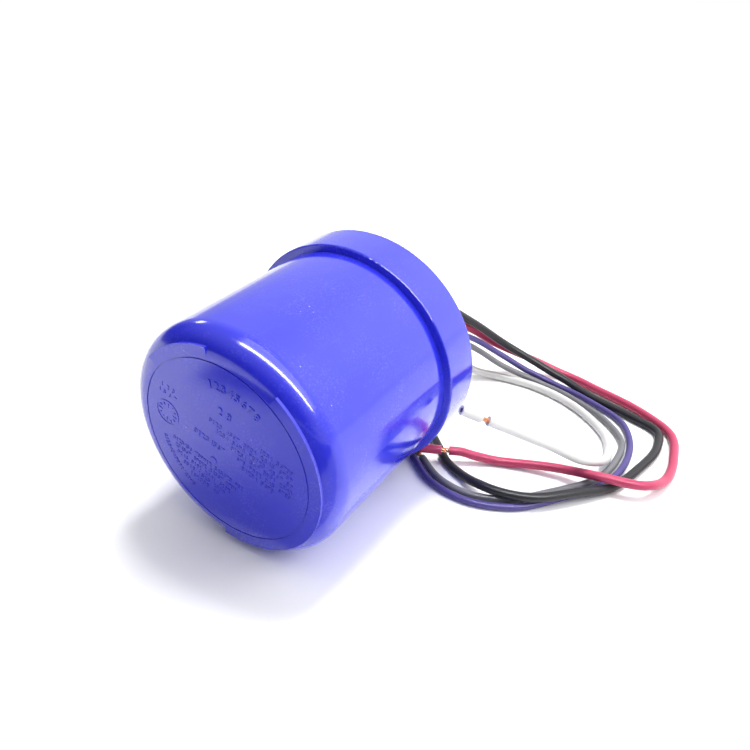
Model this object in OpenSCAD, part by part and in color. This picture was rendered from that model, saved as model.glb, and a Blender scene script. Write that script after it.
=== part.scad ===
// Photoelectric lighting control: a moulded cup with a collar at its open end,
// closed by a base with a threaded stem that five leads come out of.
// It lies on its side, as it comes to rest, with its face towards -Y.
// Own frame of the pieces: +Z along the cup from its base plane to its face.

/* [Cup] */
// Outer diameter of the collar at the base
collar_d = 84; // [80:0.5:90]
// Height of the collar
collar_h = 16; // [13:0.5:20]
// Radius of the collar's edges
collar_edge_r = 0.6; // [0.3:0.1:1]
// Diameter of the cup where it leaves the collar
cup_base_d = 79; // [76:0.5:80]
// Diameter of the cup below its rounded edge
cup_top_d = 78; // [75:0.5:79]
// Height of the cup from base plane to face
cup_h = 78; // [74:1:90]
// Radius of the rounded edge round the face
edge_r = 7.7; // [5:0.1:10]
// Thickness of the moulding
wall = 2.2; // [1.8:0.1:2.6]

/* [Face] */
// Radius of the round panel on the face
panel_r = 31; // [28:0.5:31]
// Radius that the date tabs carry the flat face out to
tab_r = 35; // [33.5:0.1:35.5]
// Angles where each date tab starts and ends
tab_angles = [[90, 134], [-100, 49]];
// Width of the groove round the panel
groove_w = 0.4; // [0.3:0.1:0.8]
// Depth of the groove
groove_depth = 0.3; // [0.2:0.1:0.8]

/* [Window] */
// Width of the light window
window_w = 20; // [12:1:24]
// Height of the light window along the cup
window_h = 16; // [10:1:20]
// Distance of its middle from the base plane
window_z = 38; // [34:1:42]

/* [Base and stem] */
// Thickness of the base plate
plate_t = 3.2; // [2.8:0.1:3.6]
// Outer diameter of the stem's thread
stem_d = 20.9; // [20:0.1:21.5]
// Bore of the stem
stem_bore_d = 15.8; // [15:0.1:16.5]
// Depth of the stem's thread
thread_depth = 1; // [0.6:0.1:1.2]
// Length of the stem beyond the base plane
stem_l = 17; // [15:0.5:22]
// Thickness of the face gasket
gasket_t = 2.5; // [2:0.1:3]
// Thickness of the locknut
nut_t = 3.5; // [3:0.1:4]

/* [Leads] */
// Diameter of the three power leads
power_d = 3.4; // [2.8:0.1:3.6]
// Diameter of the two dimming leads
dim_d = 2.6; // [2:0.1:2.8]
// Bared gap between a lead and the slug at its tip
bare_gap = 3; // [2:0.5:5]
// Length of the slug of insulation left on the tip
slug_l = 8; // [6:0.5:10]

/* [Hidden] */
$fn = 96;
eps = 0.01;

collar_r = collar_d / 2;
cup_base_r = cup_base_d / 2;
cup_top_r = cup_top_d / 2;
edge_z = cup_h - edge_r;
edge_mid_r = cup_top_r - edge_r;
rim_z = collar_h - collar_edge_r;
rim_mid_r = collar_r - collar_edge_r;

// At rest the collar's front edge and the cup's rounded edge both touch the surface
rest_run = edge_z - rim_z;
rest_drop = rim_mid_r - edge_mid_r;
rest_tilt = atan2(rest_drop, rest_run)
    - asin((edge_r - collar_edge_r) / norm([rest_run, rest_drop]));

// The base plane's centre, which puts the box's bottom centre at the origin
stem_r = stem_d / 2;
stem_root_r = stem_r - thread_depth / 2;
edge_reach = edge_z * cos(rest_tilt) + edge_mid_r * sin(rest_tilt) + edge_r;
tab_reach = cup_h * cos(rest_tilt) + tab_r * sin(rest_tilt);
back_reach = stem_l * cos(rest_tilt) + stem_r * sin(rest_tilt);
base_y = (max(edge_reach, tab_reach) - back_reach) / 2;
base_z = rim_mid_r * cos(rest_tilt) + rim_z * sin(rest_tilt) + collar_edge_r;

// A point of the pieces' own frame, in the frame of the whole
function laid_point(p) = [
    p.x,
    base_y - sin(rest_tilt) * p.y - cos(rest_tilt) * p.z,
    base_z + cos(rest_tilt) * p.y - sin(rest_tilt) * p.z
];

// Cavity and base
seat_lip = 1.6;
plate_gap = 0.1;
plate_z = 0.4;
plate_top = plate_z + plate_t;
mouth_r = collar_r - wall;
plate_r = mouth_r - plate_gap;
cavity_r = mouth_r - seat_lip;
boss_angles = [30, 150, 270];
boss_place_r = 33;
boss_r = 3.8;
boss_top = 26;
screw_r = 1.45;
screw_hole_r = 1.5;
screw_head_r = 2.9;
screw_head_t = 1.8;
screw_l = 14;
plate_rib_t = 1.6;
plate_rib_h = 4;
plate_rib_in = 16;
plate_rib_out = 28;

// Stem, gasket and nut
stem_flange_r = 14;
stem_flange_t = 2.4;
stem_hole_gap = 0.05;
bore_r = stem_bore_d / 2;
gasket_r = 30;
nut_r = 14.2;
nut_lug_r = 16.6;
nut_lugs = 6;
nut_lug_w = 6;
nut_dish = 0.8;
plug_face_z = -(stem_l - 2);
plug_top_z = 9.5;

// Circuit board
board_z = 12;
board_t = 1.6;
board_top = board_z + board_t;
board_r = 29;
post_r = 3;
post_place_r = 24;
post_angles = [90, 210, 330];
board_screw_head_r = 2.4;
board_screw_head_t = 1.6;
board_screw_r = 1.2;
board_screw_hole_r = 1.25;
board_screw_l = 5;
pin_r = 0.4;
pin_hole_r = 0.5;
pin_tail = 1.8;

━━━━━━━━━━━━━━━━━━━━

Find every line that has "part" in it, then return those lines.

_Complete output_.
Model this object in OpenSCAD, part by part and in color. This picture was rendered from that model, saved as model.glb, and a Blender scene script. Write that script after it.
=== part.scad ===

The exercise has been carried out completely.